Problem to solve -
Return all lines below containing the word "Write".

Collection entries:
◇ ◇ ◇ ◇

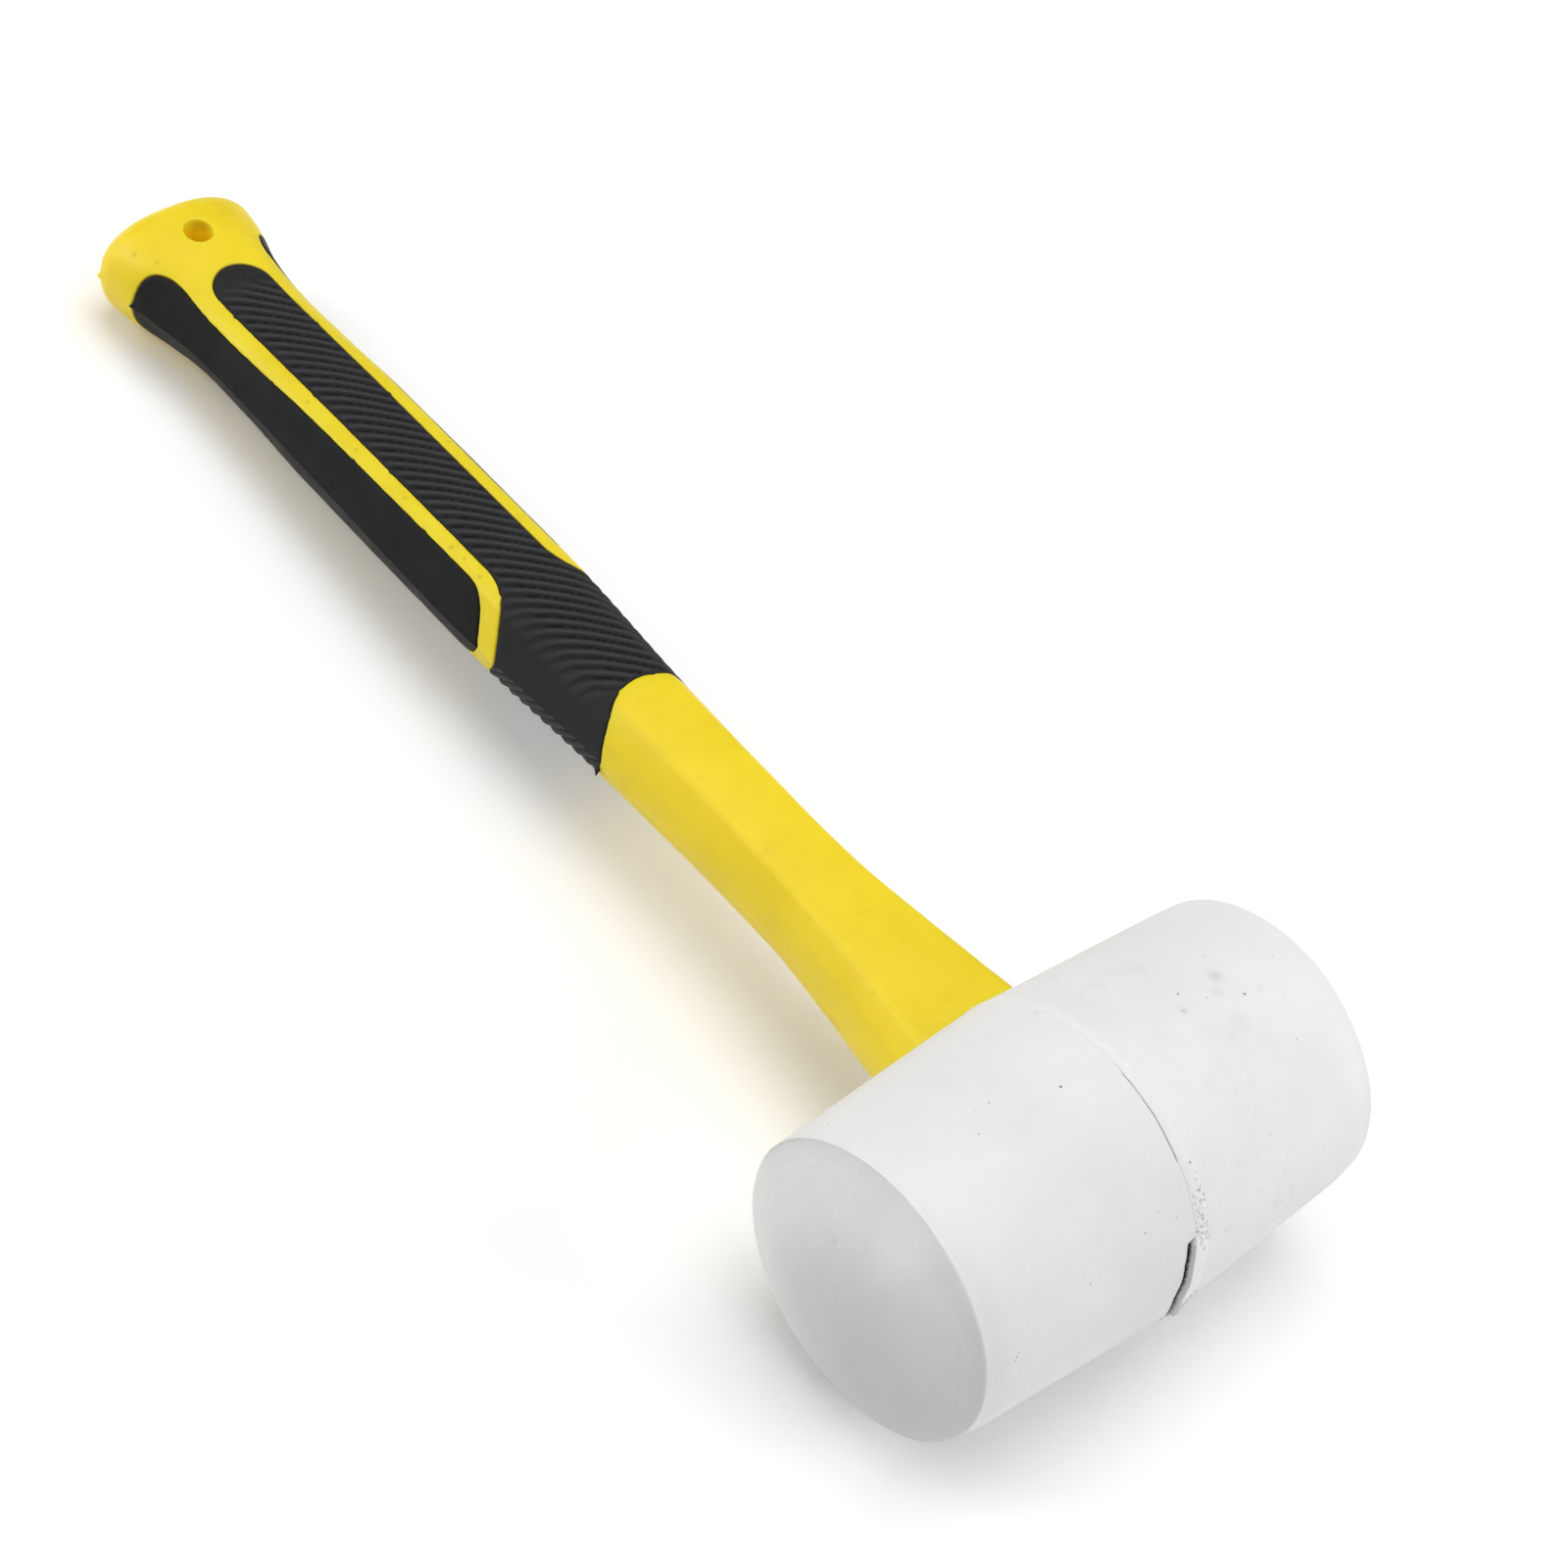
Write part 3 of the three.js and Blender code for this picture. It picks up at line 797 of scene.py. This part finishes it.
def pit_relief(x, degrees):
    """Scattered round pits in the seam's rough stretch, and the painted shade in them."""
    random = np.random.default_rng(7)
    depth = np.zeros_like(x)
    soil = np.zeros_like(x)
    arc = np.radians(degrees) * HEAD_RADIUS
    near = (np.abs(x) < 4) & (degrees > PITTED[0] - 6) & (degrees < PITTED[1] + 6)
    px, pa = x[near], arc[near]
    for _ in range(PIT_COUNT):
        at_x = random.uniform(-0.8, 2.0)
        at_arc = math.radians(random.triangular(PITTED[0], 156.0, PITTED[1])) * HEAD_RADIUS
        size = random.uniform(0.12, 0.24)
        dip = np.exp(-((px - at_x) ** 2 + (pa - at_arc) ** 2) / size ** 2)
        depth[near] += random.uniform(0.08, 0.26) * dip
        # painted shade in each pit, darker in a few
        soil[near] = np.maximum(soil[near], random.choice([0.12, 0.3, 0.6], p=[0.6, 0.3, 0.1]) * dip)
    return depth, soil


# the faces' rims, in degrees round the head: where the near face domes up to its rim, where that
# rim has a fine crisp line, and where both rims are softest
RIM_DOMED, RIM_CRISP, RIM_SOFT = (25.0, 85.0), (20.0, 100.0), (130.0, 205.0)
DOME_RISE, DOME_POWER = 3.9, 2.2
LINE_DEPTH, LINE_HALF = 0.16, 0.13
SOFT_REACH = 2.9


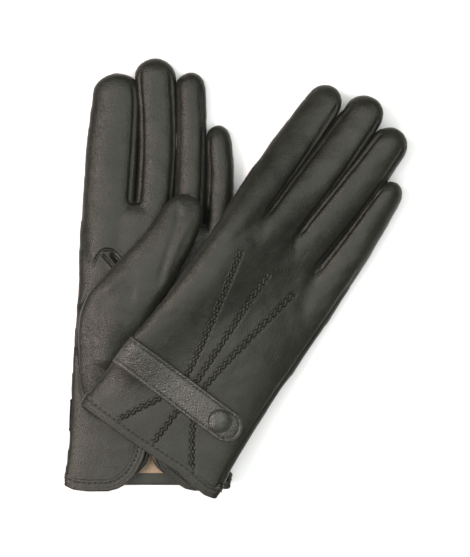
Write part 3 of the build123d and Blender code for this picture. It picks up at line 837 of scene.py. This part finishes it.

◇ ◇ ◇ ◇

Exercise output -
Write part 3 of the three.js and Blender code for this picture. It picks up at line 797 of scene.py. This part finishes it.
Write part 3 of the build123d and Blender code for this picture. It picks up at line 837 of scene.py. This part finishes it.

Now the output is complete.